As for morality, Frank didn't do his homework on the FCA. The Christian Athlete, FCA's official publication, took three issues (January-March '76) and devoted them completely to the ethics of competition. It has also spoken out on the place of sport in society (February '76) and on winning and losing (March '76), and in every issue the ethics of sport is a major theme. This is also true of the lesson plans the FCA sends out.
Michigan State University FCA
As an ordained Baptist minister and seminary student, I would like to say thank you for the articles on religion in sport. I wholeheartedly agree that we as Christians have been overzealous and indiscriminate in the use of "heroes" to propagate Christianity. Shallowness is detestable in any area of life, especially in religion. What you have done is point up a sore spot, a weakness that needs correcting. Maybe someday our social concern will match our zeal for converts.
THE REV. ROBERT U. FERGUSON JR.
ON THE TRACK
SPORTS ILLUSTRATED has always been one of the few magazines to give credit to talented young athletes. This is shown by your FACES IN THE CROWD department and has been proven by a number of feature articles. Yet when I read the article about the Drake Relays (A First Fling at Montreal, May 3) I was surprised at the omission of one special individual. Rudy Chapa is a high school senior who qualified for the Olympic Trials in the 10,000 with a time of 28:32.8 (he finished fifth). What is more, his time in that race on April 24 broke the prep record set on March 28 by Eric Hulst of Laguna Beach, Calif. by 22.2 seconds.
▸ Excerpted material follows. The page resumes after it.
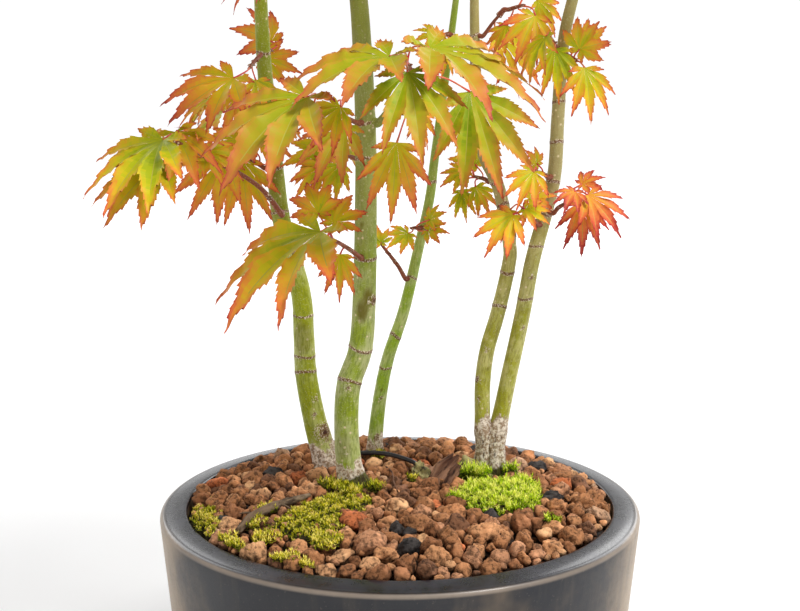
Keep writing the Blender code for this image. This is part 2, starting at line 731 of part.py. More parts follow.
SPRAYS = (
    ("spray_a_left", "bough_a_left", 1, -135, 30, 28, (
        (1.0, 9, -120, 10, 48, -130, -40, -100, 80),
        (0.9, 12, 165, -45, 42, -140, -40, -95, 65),
        (0.5, 8, 80, 65, 14, -120, 15, -90, 60),
        (0.8, 9, 130, 40, 33, -55, -45, -80, 30),
        (0.9, 16, 135, 0, 36, -170, -30, -110, 80),
        (0.3, 8, 95, 10, 22, 0, -45, -90, 50))),
    ("spray_a_inner", "stem_a", 257, -145, 30, 21, (
        (1.0, 4, -140, -20, 35, -165, -55, -90, 15),
        (0.8, 6, 90, -30, 36, -20, -70, -90, 15),
        (0.6, 14, -115, 45, 20, -150, -20, -90, 45),
        (0.5, 15, -20, 80, 23, 0, -35, -90, 25),
        (0.3, 10, 125, 50, 18, -180, 40, -90, 50))),
    ("spray_a_upper", "stem_a", 312, -105, -15, 17, (
        (1.0, 15, -115, -15, 40, -145, -30, -95, 60),
        (0.8, 9, -65, -50, 21, -60, -55, -60, 20))),
    ("spray_a_behind", "stem_a", 314, 70, -10, 3, (
        (1.0, 7, 120, -30, 20, 10, -20, -90, 5),
        (0.8, 12, 90, 20, 24, 160, 20, 100, 20))),
    ("spray_b_front", "bough_b_front", 1, -100, 25, 21, (
        (1.0, 17, -115, 10, 49, -150, -20, -95, 82),
        (0.9, 26, -90, -5, 42, -75, -55, -85, 30),
        (1.0, 12, -25, 30, 58, -25, -35, -75, 82),
        (0.1, 34, 40, -15, 50, -30, -70, -85, 15))),
    ("spray_b_right", "bough_b_front", 0.55, 40, -5, 8, (
        (0.8, 32, -110, -35, 34, -155, -85, -90, 10),
        (0.9, 14, -100, -20, 19, 35, -65, -60, 25),
        (1.0, 9, -45, -15, 27, -30, -40, -70, 30))),
    ("spray_b_left", "stem_b", 284, -115, 15, 48, (
        (1.0, 33, -90, 14, 55, -155, -38, -100, 72),
        (0.6, 9, 30, -40, 32, -135, -50, -110, 20),
        (0.9, 12, -100, -5, 8, -65, -80, -90, 20),
        (0.8, 21, -65, 10, 23, -145, -45, -80, 30))),
    ("spray_b_back", "stem_b", 266, 125, 5, 22, (
        (0.7, 5, -110, -85, 20, -150, -50, -90, 20),
        (1.0, 5, 130, 0, 24, 170, -15, -90, 35),
        (0.9, 8, 170, -45, 21, -165, -20, -100, 30),
        (0.8, 12, 85, 10, 24, 70, -30, 60, 35))),
    ("spray_b_low", "stem_b", 221, -110, 25, 43, (
        (1.0, 9, -110, 25, 60, -145, -35, -105, 85),
        (0.5, 5, -120, -35, 21, -95, -80, -90, 10),
        (0.9, 7, 45, 80, 19, 55, 40, -90, 30),
        (0.9, 13, 155, 60, 19, 115, 45, -90, 20))),
    ("spray_c_low", "stem_c", 198, -135, 50, 27, (
        (1.0, 3, -115, 45, 10, -135, 75, -90, 20),)),
    ("spray_c_middle", "stem_c", 224, -125, 10, 7, (
        (0.9, 5, -120, -25, 15, -155, -25, -90, 35),
        (0.6, 9, -20, 30, 11, -25, 30, -90, 35),
        (0.5, 8, -40, -5, 12, -25, 0, -90, 40))),
    ("spray_c_upper", "stem_c", 321, -120, 0, 8, (
        (0.9, 4, -140, 15, 14, -160, -15, -90, 40),
        (0.8, 7, -60, -55, 16, -120, -65, -90, 25),
        (0.5, 9, -10, -25, 15, -25, -25, -90, 30))),
    ("spray_d_left", "stem_d", 252, 135, 10, 11, (
        (1.0, 5, 150, 25, 15, -165, -25, -90, 45),
        (0.9, 11, 145, -40, 16, -55, -75, -90, 25),
        (0.7, 7, 110, -45, 17, -25, -60, -80, 20),
        (0.6, 11, 105, 30, 16, 150, 45, -90, 30))),
    ("spray_d_right", "bough_d_right", 1, -30, 20, 11, (
        (1.0, 9, -40, -30, 26, -135, -55, -90, 25),
        (0.6, 13, 105, -40, 15, 165, -65, -90, 30),
        (0.3, 26, 100, -30, 34, 25, -45, -90, 40),
        (0.9, 11, 35, 15, 20, 35, -55, -80, 30))),
    ("spray_e_upper_left", "stem_e", 314, -115, 35, 15, (
        (1.0, 5, -125, 15, 25, -125, -55, -150, 30),
        (0.6, 7, -95, -10, 24, -65, -80, -90, 10))),
    ("spray_e_upper_right", "stem_e", 314, -75, -5, 14, (
        (0.8, 6, -55, 50, 18, -35, 55, -90, 30),
        (1.0, 6, -45, -30, 26, -75, -70, -80, 15),
        (0.5, 8, 20, 40, 15, 10, 40, -60, 30))),
    ("spray_e_low_left", "stem_e", 233, -120, 30, 21, (
        (1.0, 6, -145, -15, 24, -145, -45, -100, 25),
        (0.8, 6, -100, 25, 14, -35, -25, -80, 30),
        (0.6, 9, -100, 70, 14, -10, 20, -90, 50),
        (0.9, 7, 160, 5, 16, -145, -70, -90, 10))),
    ("spray_e_middle", "stem_e", 256, -120, 20, 16, (
        (1.0, 4, -110, 5, 21, -130, -50, -95, 20),
        (0.5, 6, -155, 55, 10, -160, 50, -90, 40))),
    ("spray_e_low_right", "stem_e", 239, -55, 30, 17, (
        (1.0, 10, -45, 20, 25, -35, -45, -75, 25),
        (0.9, 6, -10, 5, 26, -95, -80, -90, 10),
        (0.8, 11, -75, 35, 15, -120, -30, -100, 30),
        (0.7, 12, 5, 50, 12, 0, 20, -90, 50),
        (0.4, 11, 40, 65, 14, 0, 70, -90, 30))),
)

# The upper sprays follow one rule: name, limb, where on it, heading, rise and length of the
# twig, pairs of leaves below the end pair, leaf length, seed.

GROWN_SPRAYS = (
    ("spray_a_low_back", "stem_a", 272, 118, 22, 44, 2, 34, 3),
    ("spray_a_side", "stem_a", 352, 205, 28, 46, 2, 38, 4),
    ("spray_a_out", "bough_a_upper", 1, 200, 18, 44, 2, 40, 5),
    ("spray_a_high", "stem_a", 440, 95, 30, 44, 2, 36, 6),
    ("spray_a_top", "stem_a", 1, 140, 62, 34, 1, 34, 7),
    ("spray_b_side_left", "stem_b", 352, 196, 20, 46, 2, 36, 8),
    ("spray_b_side_right", "stem_b", 366, -38, 22, 48, 2, 38, 9),
    ("spray_b_rear", "stem_b", 392, 82, 28, 50, 2, 38, 10),
    ("spray_b_left_end", "bough_b_upper_left", 1, 186, 22, 46, 2, 40, 12),
    ("spray_b_right_end", "bough_b_upper_right", 1, -22, 22, 48, 2, 40, 13),
    ("spray_b_high_front", "stem_b", 440, -118, 26, 46, 2, 38, 14),
    ("spray_b_high_back", "stem_b", 496, 128, 30, 44, 2, 36, 15),
    ("spray_b_top", "stem_b", 1, 30, 70, 34, 2, 36, 16),
    ("spray_c_top", "stem_c", 1, 76, 50, 36, 1, 34, 17),
    ("spray_d_back", "stem_d", 376, 112, 30, 38, 2, 32, 18),
    ("spray_d_top", "stem_d", 1, 60, 62, 34, 1, 34, 19),
    ("spray_e_end", "bough_e_upper", 1, -30, 18, 40, 2, 38, 20),
    ("spray_e_back", "stem_e", 424, 58, 28, 44, 2, 36, 21),
    ("spray_e_top", "stem_e", 1, -70, 64, 34, 1, 34, 22),
)


def bearing(heading, rise):
    turn = math.radians(heading)
    climb = math.radians(rise)
    return Vector((math.cos(turn) * math.cos(climb), math.sin(turn) * math.cos(climb), math.sin(climb)))


def twig_rows(host, at, heading, rise, length):
    # the twig's centres and radii, from just clear of its limb to its end
    centre, radius = axis_at(host, at)
    ahead = bearing(heading, rise)
    if at == 1:
        rows = AXES[host]
        start = centre + (rows[-1][0] - rows[-2][0]).normalized() * CLEAR_OF_LIMB
    else:
        start = centre + bearing(heading, 0) * (radius + CLEAR_OF_LIMB)
    rows = []
    for i in range(4):
        share = i / 3
        sag = Vector((0, 0, -TWIG_SAG * length * MM * share * share))
        rows.append((start + ahead * (length * MM * share) + sag, TWIG_FROM + (TWIG_TO - TWIG_FROM) * share))
    return rows


def ruled_leaves(heading, pairs, leaf_length, seed):
    # opposite pairs that spread from the twig and droop at their tips, and an end pair
    rng = random.Random(seed)
    leaves = []
    for pair in range(pairs + 1):
        station = 0.42 + 0.56 * pair / pairs
        ends = pair == pairs
        for hand in (1, -1):
            lean = heading + ((38 if ends else 66) + rng.uniform(-12, 12)) * hand
            stalk = rng.uniform(12, 20) * (0.8 if ends else 1.0)
            stalk_rise = rng.uniform(6, 27)
            blade = leaf_length * rng.uniform(0.82, 1.12) * (0.86 if ends else 1.0)
            blade_rise = -rng.uniform(28, 62)
            blade_heading = lean - 12 * hand
            leaves.append((station, stalk, lean, stalk_rise, blade, blade_heading, blade_rise,
                           blade_heading, 48))
    return leaves


def join_solids(name, base, others, finish):
    group = bpy.data.collections.new(name + "_leaves")
    bpy.context.scene.collection.children.link(group)
    for number, (points, faces, colour) in enumerate(others):
        piece = add_object("%s_%d" % (name, number), points, faces, colour)
        bpy.context.scene.collection.objects.unlink(piece)
        group.objects.link(piece)
    part = add_object(name, base[0], base[1], finish)
    for solver in ("EXACT", "MANIFOLD"):
        union = part.modifiers.new("join", "BOOLEAN")
        union.operation = "UNION"
        union.operand_type = "COLLECTION"
        union.collection = group
        union.solver = solver
        bpy.context.view_layer.update()
        ready = part.evaluated_get(bpy.context.evaluated_depsgraph_get())
        joined = bpy.data.meshes.new_from_object(ready)
        part.modifiers.remove(union)
        edges = {}
        for face in joined.polygons:
            for key in face.edge_keys:
                edges[key] = edges.get(key, 0) + 1
        if joined.polygons and all(times == 2 for times in edges.values()):
            break
        print("second solver for", name)
    part.data = joined
    for piece in list(group.objects):
        bpy.data.objects.remove(piece, do_unlink=True)
    bpy.data.collections.remove(group)
    return part


def fits(points, faces, blade_faces, blades, twig_tree):
    # clear of everything in place, and of the twig and the leaves of its own spray that are given
    own = tree_of(points, faces[:blade_faces])
    whole = tree_of(points, faces)
    if blades and own.overlap(twig_tree):
        return False
    for other, other_blade in blades:
        if own.overlap(other) or whole.overlap(other_blade):
            return False
    if not is_clear(points[:-6], faces[:blade_faces], LEAF_CLEAR):
        return False
    return is_clear(points[-6:], ((0, 1, 4, 3), (1, 2, 5, 4), (2, 0, 3, 5), (3, 4, 5)), CLEAR_OF_LIMB)


def place_leaf(start, foot, tip, facing, middle, blades, twig_tree):
    # the first small turn of the blade for which there is room
    for lift, swing in TRIES:
        turned = turned_tip(foot, tip, lift, swing)
        if (turned - middle).length > REACH:
            continue
        points, faces, blade_faces = leaf_solid(start, foot, turned, *facing)
        if fits(points, faces, blade_faces, blades, twig_tree):
            return points, faces, blade_faces
    return None


def make_spray(name, host, at, heading, rise, length, leaves, number, crowded):
    # in a crowded spray leaves may lie on one another
    rows, normal = seated_rows(host, twig_rows(host, at, heading, rise, length), run=0.0016)
    bud = rows[-1][0] + (rows[-1][0] - rows[-2][0]).normalized() * BUD_LENGTH
    points, faces = tube(rows + [(bud, BUD_RADIUS)], 5, start_normal=normal)
    twig_tree = tree_of(points, faces)
    base = (points, faces)
    pieces = []
    blades = []
    middle = along_path(rows, 0.5)
    for count, leaf in enumerate(leaves):
        station, stalk, stalk_heading, stalk_rise, blade, blade_heading, blade_rise, *facing = leaf
        start = along_path(rows, max(station - 0.02 * count, 0.1))
        foot = along_path(rows, station) + bearing(stalk_heading, stalk_rise) * (stalk * MM)
        tip = foot + bearing(blade_heading, blade_rise) * (blade * MM)
        made = place_leaf(start, foot, tip, facing, middle, blades, twig_tree)
        if made is None and crowded:
            made = place_leaf(start, foot, tip, facing, middle, [], twig_tree)
        if made is None:
            print("  no room for leaf", count, "of", name)
            continue
        points, faces, blade_faces = made
        blades.append((tree_of(points, faces), tree_of(points, faces[:blade_faces])))
        pieces.append((points, faces, LEAF_COLOURS[(number + len(pieces)) % 4]))
    return keep(join_solids(name, base, pieces, RED_BARK)), len(pieces)


total = 0
for number, (name, host, at, heading, rise, length, leaves) in enumerate(SPRAYS):
    part, grown = make_spray(name, host, at, heading, rise, length, leaves, number, True)
    total += grown

for number, (name, host, at, heading, rise, length, pairs, leaf_length, seed) in enumerate(GROWN_SPRAYS):
    leaves = ruled_leaves(heading, pairs, leaf_length, seed)
    part, grown = make_spray(name, host, at, heading, rise, length, leaves, number, False)
    total += grown

solids = [o for o in bpy.data.objects if o.type == "MESH"]
print("nodes", len(solids), "leaves", total)
print("triangles", sum(len(p.vertices) - 2 for o in solids for p in o.data.polygons))
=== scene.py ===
# %% [markdown]
# # A maple bonsai in a glazed pot
# The finished object is a clump of five slender green stems with drooping, star-shaped leaves in
# autumn tints, in a round blue-black pot of baked clay grit. The engineering model already holds
# its sizes. This notebook loads that model as a fixed frame and dresses it: every plain solid is
# replaced by a finer mesh that keeps its place and its reach.

# %% Load the frame
import math
import random

import bpy
import numpy as np
from mathutils import Matrix, Vector
from mathutils.bvhtree import BVHTree
from mathutils.kdtree import KDTree


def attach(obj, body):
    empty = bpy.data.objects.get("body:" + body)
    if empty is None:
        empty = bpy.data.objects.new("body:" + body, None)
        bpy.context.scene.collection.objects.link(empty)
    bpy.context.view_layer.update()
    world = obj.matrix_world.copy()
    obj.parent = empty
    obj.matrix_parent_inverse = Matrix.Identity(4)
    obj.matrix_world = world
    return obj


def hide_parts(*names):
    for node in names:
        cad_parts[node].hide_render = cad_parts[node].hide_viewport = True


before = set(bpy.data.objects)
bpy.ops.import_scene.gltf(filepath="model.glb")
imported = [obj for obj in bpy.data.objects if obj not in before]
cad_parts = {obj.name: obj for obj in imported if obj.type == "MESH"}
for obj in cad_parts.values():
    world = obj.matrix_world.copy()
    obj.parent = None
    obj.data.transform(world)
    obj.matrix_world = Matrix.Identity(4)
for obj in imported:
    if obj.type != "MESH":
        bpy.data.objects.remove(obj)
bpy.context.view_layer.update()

MM = 0.001


def dress(piece, slot, *nodes):
    """Ties a piece to the body and hides the nodes that it stands for; its slot is not used."""
    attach(piece, "root")
    if nodes:
        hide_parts(*nodes)


# %% [markdown]
# ## The camera
# A bonsai is looked at from slightly above the rim, from about arm's length. The camera could be
# aimed with a tracking constraint, but four numbers are enough: where the eye is and how far it
# looks down. A long lens keeps the stems upright and the rim's ellipse flat.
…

More attention should have been paid to young Rudy than to what Francie Larrieu had for breakfast.
•SI first recognized Chapa as an outstanding high school cross-country runner (FACES IN THE CROWD, Nov. 25,1974) and then drew attention to him again as one of three remarkable sub-nine-minute two-milers—Carey Pinkowski and Tim Keough were the other two—competing for Hammond (Ind.) High School (Three into Two Miles Who Go, Go, Go, June 16). We agree that Chapa is one to keep an eye on.—ED.